-- start GIVEN DATA --

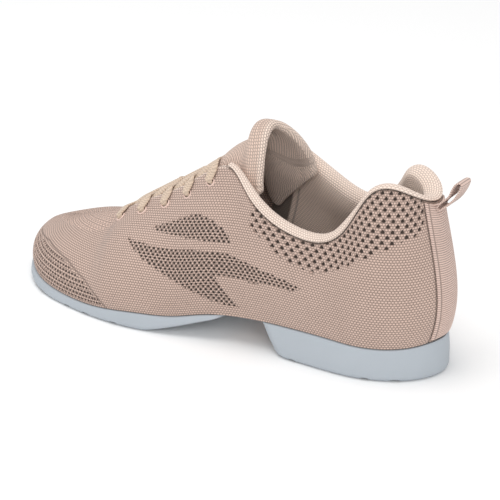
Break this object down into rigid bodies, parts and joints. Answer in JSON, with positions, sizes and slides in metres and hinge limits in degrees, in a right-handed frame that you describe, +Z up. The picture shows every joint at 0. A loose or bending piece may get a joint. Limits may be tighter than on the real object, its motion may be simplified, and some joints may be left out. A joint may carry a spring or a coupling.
{
  "type": "dance sneaker",
  "caption": "Low knitted lace-up dance shoe with a padded collar and tongue, a pull loop, and a sole split at the arch into forefoot and heel pads.",
  "frame": {"origin": "on the floor under the middle of the heel tread", "axes": "+X toward the outer side of the left foot, +Y toward the heel, -Y toward the toe, +Z up from the floor"},
  "size_m": [0.0944, 0.2755, 0.1165],
  "materials": {
    "knit": "matte knit",
    "padding": "matte padded mesh",
    "ribbon": "matte ribbed tape",
    "cord": "matte braid",
    "foam": "matte",
    "rubber": "matte"
  },
  "bodies": {
    "root": {"upper": "knit", "collar_lining": "padding", "tongue": "knit", "laces": "cord", "heel_strip": "ribbon", "pull_loop": "ribbon", "insole": "foam", "forefoot_sole": "rubber", "heel_sole": "rubber"}
  },
  "joints": []
}
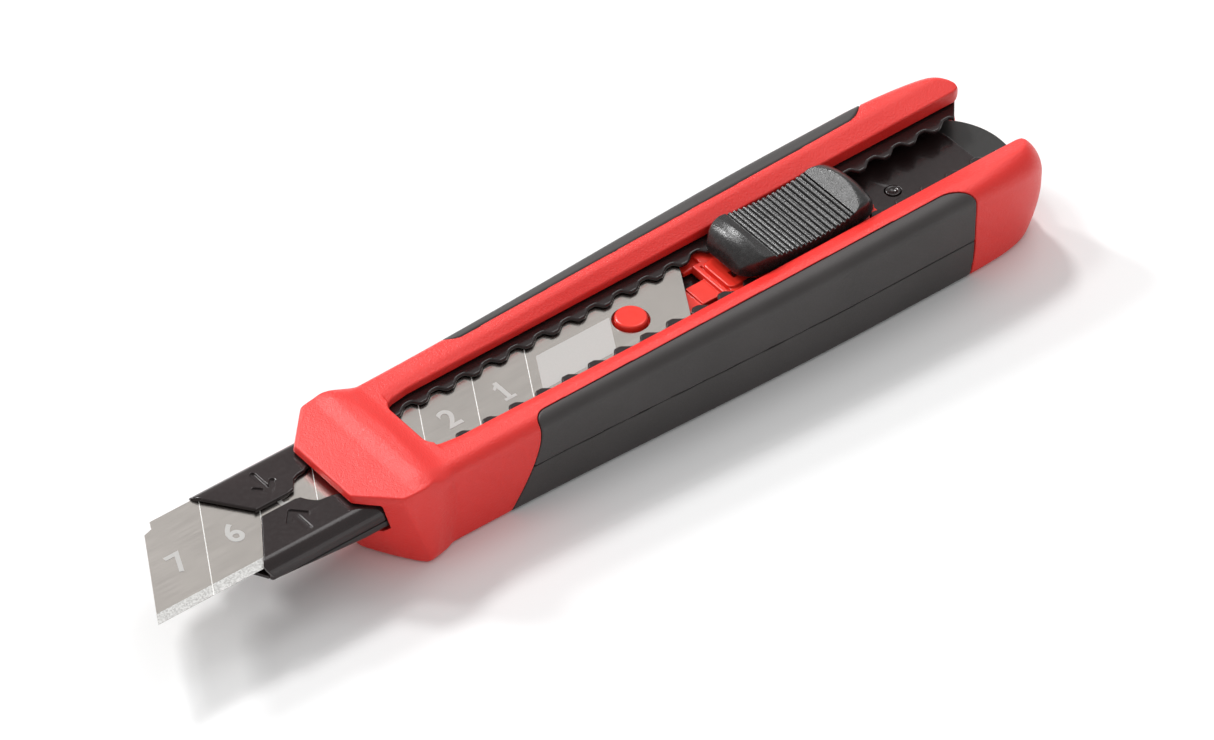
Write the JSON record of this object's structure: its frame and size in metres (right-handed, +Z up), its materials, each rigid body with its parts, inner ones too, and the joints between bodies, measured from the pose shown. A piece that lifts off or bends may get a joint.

-- end GIVEN DATA --

*JOB*. Out of the material above, select every line that holds the string "parts".

*RESPONSE TO THE TASK*.
Break this object down into rigid bodies, parts and joints. Answer in JSON, with positions, sizes and slides in metres and hinge limits in degrees, in a right-handed frame that you describe, +Z up. The picture shows every joint at 0. A loose or bending piece may get a joint. Limits may be tighter than on the real object, its motion may be simplified, and some joints may be left out. A joint may carry a spring or a coupling.
Write the JSON record of this object's structure: its frame and size in metres (right-handed, +Z up), its materials, each rigid body with its parts, inner ones too, and the joints between bodies, measured from the pose shown. A piece that lifts off or bends may get a joint.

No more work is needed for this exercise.